Extract the data exactly, missing nothing.

--- begin DATASET ---

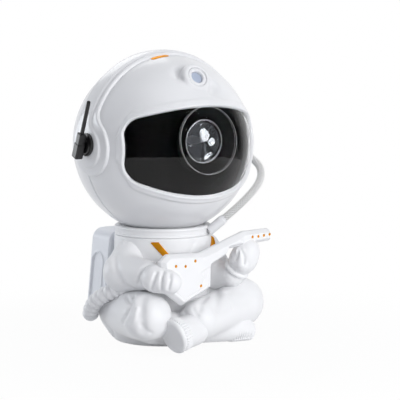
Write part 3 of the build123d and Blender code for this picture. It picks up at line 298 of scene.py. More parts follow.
def rounded_profile(corners, radius):
    """A closed profile of (distance along, radius) corners with its corners rounded."""
    made = []
    corners = np.array(corners, float)
    for index, here in enumerate(corners):
        to_before, to_after = corners[index - 1] - here, corners[(index + 1) % len(corners)] - here
        reach = min(radius, 0.45 * length(to_before), 0.45 * length(to_after))
        start, end = here + unit(to_before) * reach, here + unit(to_after) * reach
        for share in np.linspace(0, 1, 5):
            made.append((1 - share) ** 2 * start + 2 * share * (1 - share) * here + share**2 * end)
    return made


def lathe(profile, origin, direction, segments=96):
    """A closed profile of (distance along, radius) turned about an axis."""
    ring = circle(*frame_about(direction), segments)
    vertices = [origin + unit(direction) * along + ring * radius for along, radius in profile]
    return np.concatenate(vertices), grid_faces(len(profile), segments, closed=True)


def turned(corners, rounding, origin, direction, segments=96):
    return lathe(rounded_profile(corners, rounding), origin, direction, segments)


def carried_frames(points):
    """Along a line, the unit vectors along it and twice across it, with no twist."""
    tangents = unit(np.gradient(points, axis=0))
    across, _ = frame_about(tangents[0])
    acrosses = []
    for tangent in tangents:
        across = unit(across - tangent * (across @ tangent))
        acrosses.append(across)
    return tangents, np.array(acrosses), np.cross(tangents, acrosses)


def tube(points, radii, segments):
    """A round tube with closed ends, its radii varying along it."""
    _, acrosses, asides = carried_frames(points)
    rings = zip(points, radii, acrosses, asides)
    vertices = [at + radius * circle(across, aside, segments) for at, radius, across, aside in rings]
    return np.concatenate(vertices), capped_faces(len(points), segments)


# ================================================================== sculpted forms
# A form is a function that gives each point's distance from its skin, below zero inside.
def ball(p, at, radius):
    return length(p - at) - radius


def from_line(p, start, end):
    """Share of the way from start to end beside each point, and the distance from there."""
    axis = np.subtract(end, start)
    share = np.clip((p - start) @ axis / (axis @ axis), 0, 1)
    return share, length(p - start - share[:, None] * axis)


def limb(p, start, end):
    """A tapered limb between two balls, each given as (centre, radius)."""
    share, away = from_line(p, start[0], end[0])
    return away - (start[1] + (end[1] - start[1]) * share)


def merge(a, b, blend):
    """Both forms, melted together over the blend distance."""
    share = np.clip(0.5 + 0.5 * (b - a) / blend, 0, 1)
    return b + (a - b) * share - blend * share * (1 - share)


def cut(a, b, blend):
    """The first form without the second, its new edge rounded over the blend distance."""
    return -merge(-a, b, blend)


def keep_both(a, b, blend):
    """What lies in both forms."""
    return -merge(-a, -b, blend)


def ramp_step(value, width):
    """1 well inside (value below -width), 0 well outside, smooth between."""
    share = np.clip(0.5 - value / (2 * width), 0, 1)
    return share * share * (3 - 2 * share)


def crease(p, points, width, depth):
    """A soft fold line along points: cuts in where depth is above 0, swells where it is below."""
    nearest = np.min([from_line(p, *ends)[1] for ends in zip(points, points[1:])], axis=0)
    return depth * np.exp(-((nearest / width) ** 2))


def shrunk(corners, by):
    """A clockwise outline with its edges moved inwards."""
    corners = np.array(corners, float)
    ways = unit(np.roll(corners, -1, 0) - corners)
    made = []
    for corner, before, after in zip(corners, np.roll(ways, 1, 0), ways):
        inward = np.array((before[1] + after[1], -before[0] - after[0]))
        made.append(corner + by * inward / (1 + before @ after))
    return made


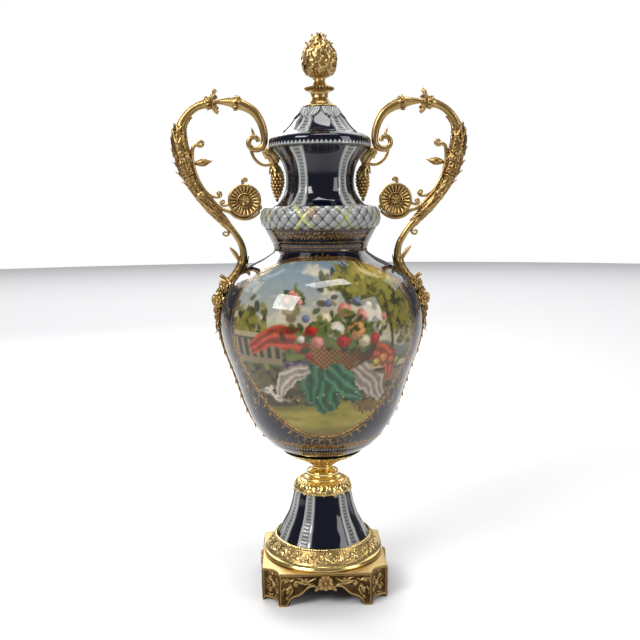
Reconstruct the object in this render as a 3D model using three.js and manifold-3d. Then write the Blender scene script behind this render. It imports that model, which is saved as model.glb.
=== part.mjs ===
// A tall porcelain mantel urn with gilt bronze mounts: a hollow cobalt and white vase with a
// waisted neck and a lift-off lid, two openwork scroll handles, a fluted bell foot and a
// square footed plinth.
// Millimetres, +Z up. The origin is on the floor, under the middle of the plinth. The front
// faces -Y and the handles stand in the plane y = 0.

import * as THREE from 'three';
import { mergeVertices } from 'three/addons/utils/BufferGeometryUtils.js';
import Module from 'manifold-3d';

const wasm = await Module();
wasm.setup();

// ---------- driving dimensions ----------

const gap = 0.3; // clearance between pieces that touch

const plinthHalfWidth = 101;
const plinthHeight = 54;
const plinthWall = 5;
const cornerRadius = 27; // hollow corners of the plinth
const footWidth = 12.5; // along each face of the plinth
const apronPeak = 32.6; // height of the opening under the apron
const apronRosetteRadius = 13.4;
const apronRosetteHeight = 39;

const ringOuterRadius = 100;
const ringTop = 85;

const footTop = 175;
const footRimRadius = 77;

const cupTop = 229;
const cupRadius = 65.5;

const bodyRadius = 164.5; // widest, at bodyWidestHeight
const bodyWidestHeight = 444;
const shoulderHeight = 555;
const collarTop = 593.4;
const collarRadius = 89;
const porcelainWall = 6;

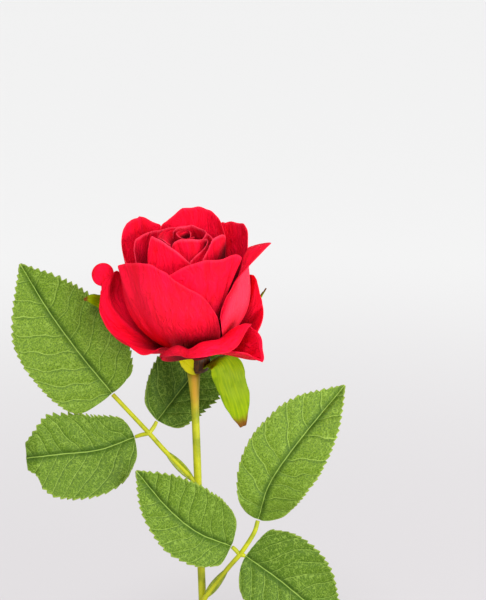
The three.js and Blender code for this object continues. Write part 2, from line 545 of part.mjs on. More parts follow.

--- end DATASET ---

### ANSWER
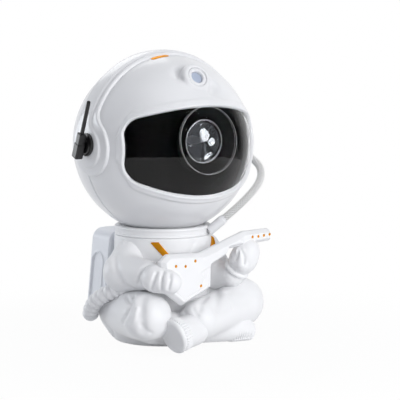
Write part 3 of the build123d and Blender code for this picture. It picks up at line 298 of scene.py. More parts follow.
def rounded_profile(corners, radius):
    """A closed profile of (distance along, radius) corners with its corners rounded."""
    made = []
    corners = np.array(corners, float)
    for index, here in enumerate(corners):
        to_before, to_after = corners[index - 1] - here, corners[(index + 1) % len(corners)] - here
        reach = min(radius, 0.45 * length(to_before), 0.45 * length(to_after))
        start, end = here + unit(to_before) * reach, here + unit(to_after) * reach
        for share in np.linspace(0, 1, 5):
            made.append((1 - share) ** 2 * start + 2 * share * (1 - share) * here + share**2 * end)
    return made


def lathe(profile, origin, direction, segments=96):
    """A closed profile of (distance along, radius) turned about an axis."""
    ring = circle(*frame_about(direction), segments)
    vertices = [origin + unit(direction) * along + ring * radius for along, radius in profile]
    return np.concatenate(vertices), grid_faces(len(profile), segments, closed=True)


def turned(corners, rounding, origin, direction, segments=96):
    return lathe(rounded_profile(corners, rounding), origin, direction, segments)


def carried_frames(points):
    """Along a line, the unit vectors along it and twice across it, with no twist."""
    tangents = unit(np.gradient(points, axis=0))
    across, _ = frame_about(tangents[0])
    acrosses = []
    for tangent in tangents:
        across = unit(across - tangent * (across @ tangent))
        acrosses.append(across)
    return tangents, np.array(acrosses), np.cross(tangents, acrosses)


def tube(points, radii, segments):
    """A round tube with closed ends, its radii varying along it."""
    _, acrosses, asides = carried_frames(points)
    rings = zip(points, radii, acrosses, asides)
    vertices = [at + radius * circle(across, aside, segments) for at, radius, across, aside in rings]
    return np.concatenate(vertices), capped_faces(len(points), segments)


# ================================================================== sculpted forms
# A form is a function that gives each point's distance from its skin, below zero inside.
def ball(p, at, radius):
    return length(p - at) - radius


def from_line(p, start, end):
    """Share of the way from start to end beside each point, and the distance from there."""
    axis = np.subtract(end, start)
    share = np.clip((p - start) @ axis / (axis @ axis), 0, 1)
    return share, length(p - start - share[:, None] * axis)


def limb(p, start, end):
    """A tapered limb between two balls, each given as (centre, radius)."""
    share, away = from_line(p, start[0], end[0])
    return away - (start[1] + (end[1] - start[1]) * share)


def merge(a, b, blend):
    """Both forms, melted together over the blend distance."""
    share = np.clip(0.5 + 0.5 * (b - a) / blend, 0, 1)
    return b + (a - b) * share - blend * share * (1 - share)


def cut(a, b, blend):
    """The first form without the second, its new edge rounded over the blend distance."""
    return -merge(-a, b, blend)


def keep_both(a, b, blend):
    """What lies in both forms."""
    return -merge(-a, -b, blend)


def ramp_step(value, width):
    """1 well inside (value below -width), 0 well outside, smooth between."""
    share = np.clip(0.5 - value / (2 * width), 0, 1)
    return share * share * (3 - 2 * share)


def crease(p, points, width, depth):
    """A soft fold line along points: cuts in where depth is above 0, swells where it is below."""
    nearest = np.min([from_line(p, *ends)[1] for ends in zip(points, points[1:])], axis=0)
    return depth * np.exp(-((nearest / width) ** 2))


def shrunk(corners, by):
    """A clockwise outline with its edges moved inwards."""
    corners = np.array(corners, float)
    ways = unit(np.roll(corners, -1, 0) - corners)
    made = []
    for corner, before, after in zip(corners, np.roll(ways, 1, 0), ways):
        inward = np.array((before[1] + after[1], -before[0] - after[0]))
        made.append(corner + by * inward / (1 + before @ after))
    return made


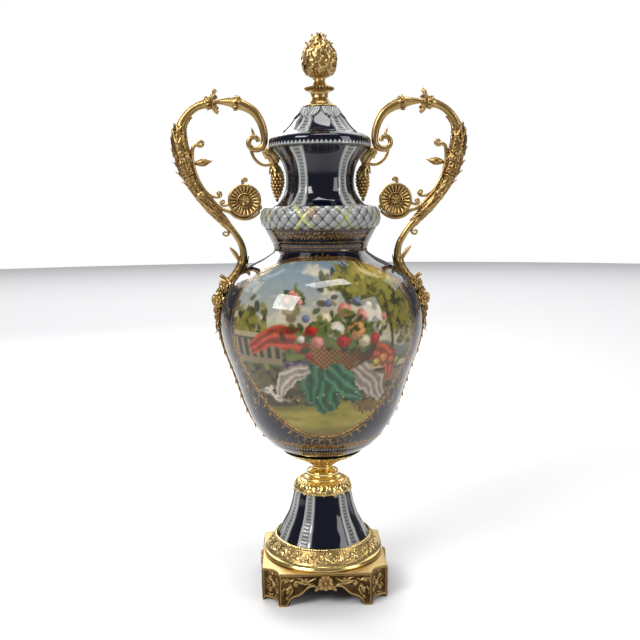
Reconstruct the object in this render as a 3D model using three.js and manifold-3d. Then write the Blender scene script behind this render. It imports that model, which is saved as model.glb.
=== part.mjs ===
// A tall porcelain mantel urn with gilt bronze mounts: a hollow cobalt and white vase with a
// waisted neck and a lift-off lid, two openwork scroll handles, a fluted bell foot and a
// square footed plinth.
// Millimetres, +Z up. The origin is on the floor, under the middle of the plinth. The front
// faces -Y and the handles stand in the plane y = 0.

import * as THREE from 'three';
import { mergeVertices } from 'three/addons/utils/BufferGeometryUtils.js';
import Module from 'manifold-3d';

const wasm = await Module();
wasm.setup();

// ---------- driving dimensions ----------

const gap = 0.3; // clearance between pieces that touch

const plinthHalfWidth = 101;
const plinthHeight = 54;
const plinthWall = 5;
const cornerRadius = 27; // hollow corners of the plinth
const footWidth = 12.5; // along each face of the plinth
const apronPeak = 32.6; // height of the opening under the apron
const apronRosetteRadius = 13.4;
const apronRosetteHeight = 39;

const ringOuterRadius = 100;
const ringTop = 85;

const footTop = 175;
const footRimRadius = 77;

const cupTop = 229;
const cupRadius = 65.5;

const bodyRadius = 164.5; // widest, at bodyWidestHeight
const bodyWidestHeight = 444;
const shoulderHeight = 555;
const collarTop = 593.4;
const collarRadius = 89;
const porcelainWall = 6;

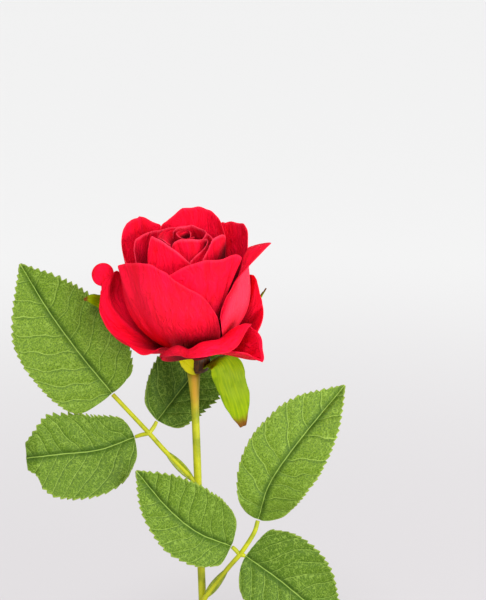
The three.js and Blender code for this object continues. Write part 2, from line 545 of part.mjs on. More parts follow.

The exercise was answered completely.